EXERCISE DIRECTIONS - Extract every line below, verbatim.

## Start DATA EXCERPT

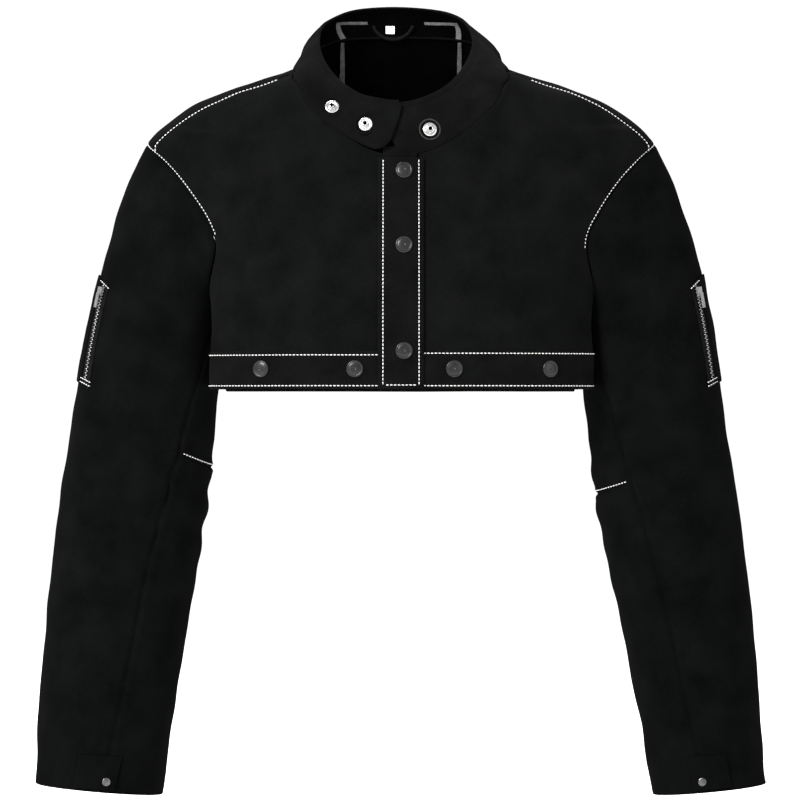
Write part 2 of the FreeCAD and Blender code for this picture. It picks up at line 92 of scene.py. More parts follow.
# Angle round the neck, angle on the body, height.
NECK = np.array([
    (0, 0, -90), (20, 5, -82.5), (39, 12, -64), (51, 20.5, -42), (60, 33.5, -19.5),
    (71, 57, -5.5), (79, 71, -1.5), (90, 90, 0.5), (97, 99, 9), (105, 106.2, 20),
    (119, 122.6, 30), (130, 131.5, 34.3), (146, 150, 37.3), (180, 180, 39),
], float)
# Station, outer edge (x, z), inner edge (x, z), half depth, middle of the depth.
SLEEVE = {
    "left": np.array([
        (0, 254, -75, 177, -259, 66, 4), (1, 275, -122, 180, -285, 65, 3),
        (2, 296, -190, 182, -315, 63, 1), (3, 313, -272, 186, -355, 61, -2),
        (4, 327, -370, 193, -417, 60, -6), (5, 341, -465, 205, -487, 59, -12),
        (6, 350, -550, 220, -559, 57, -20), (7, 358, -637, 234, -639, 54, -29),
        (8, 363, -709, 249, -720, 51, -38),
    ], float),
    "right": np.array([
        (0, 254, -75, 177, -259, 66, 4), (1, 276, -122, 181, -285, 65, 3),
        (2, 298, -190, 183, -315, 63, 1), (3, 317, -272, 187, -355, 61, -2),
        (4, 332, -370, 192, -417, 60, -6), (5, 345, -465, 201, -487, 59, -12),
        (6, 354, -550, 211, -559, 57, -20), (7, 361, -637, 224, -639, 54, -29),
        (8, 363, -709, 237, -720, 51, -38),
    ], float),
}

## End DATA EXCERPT

EXERCISE SOLUTION -
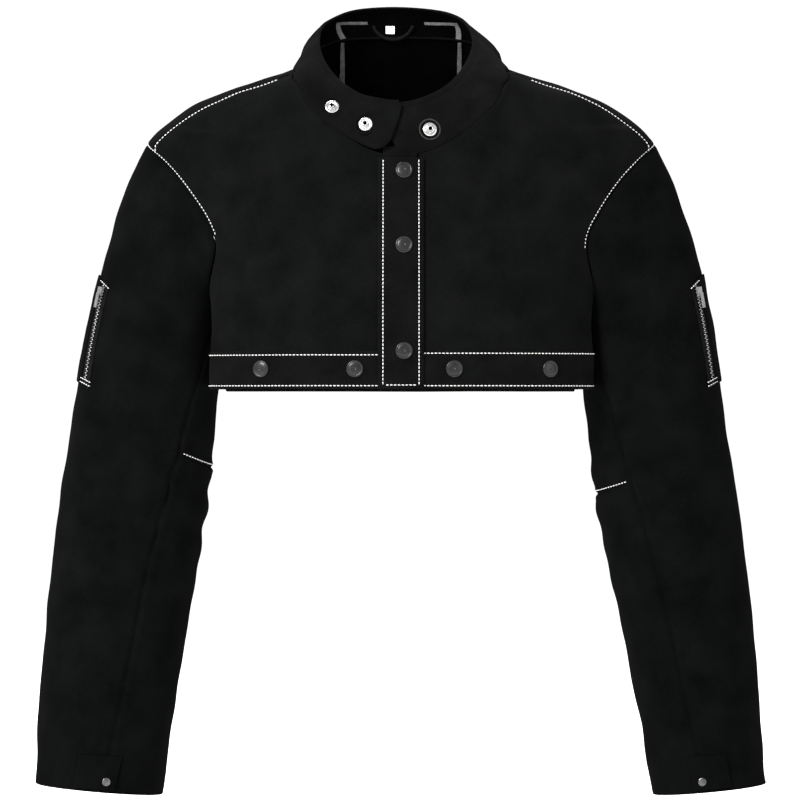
Write part 2 of the FreeCAD and Blender code for this picture. It picks up at line 92 of scene.py. More parts follow.
# Angle round the neck, angle on the body, height.
NECK = np.array([
    (0, 0, -90), (20, 5, -82.5), (39, 12, -64), (51, 20.5, -42), (60, 33.5, -19.5),
    (71, 57, -5.5), (79, 71, -1.5), (90, 90, 0.5), (97, 99, 9), (105, 106.2, 20),
    (119, 122.6, 30), (130, 131.5, 34.3), (146, 150, 37.3), (180, 180, 39),
], float)
# Station, outer edge (x, z), inner edge (x, z), half depth, middle of the depth.
SLEEVE = {
    "left": np.array([
        (0, 254, -75, 177, -259, 66, 4), (1, 275, -122, 180, -285, 65, 3),
        (2, 296, -190, 182, -315, 63, 1), (3, 313, -272, 186, -355, 61, -2),
        (4, 327, -370, 193, -417, 60, -6), (5, 341, -465, 205, -487, 59, -12),
        (6, 350, -550, 220, -559, 57, -20), (7, 358, -637, 234, -639, 54, -29),
        (8, 363, -709, 249, -720, 51, -38),
    ], float),
    "right": np.array([
        (0, 254, -75, 177, -259, 66, 4), (1, 276, -122, 181, -285, 65, 3),
        (2, 298, -190, 183, -315, 63, 1), (3, 317, -272, 187, -355, 61, -2),
        (4, 332, -370, 192, -417, 60, -6), (5, 345, -465, 201, -487, 59, -12),
        (6, 354, -550, 211, -559, 57, -20), (7, 361, -637, 224, -639, 54, -29),
        (8, 363, -709, 237, -720, 51, -38),
    ], float),
}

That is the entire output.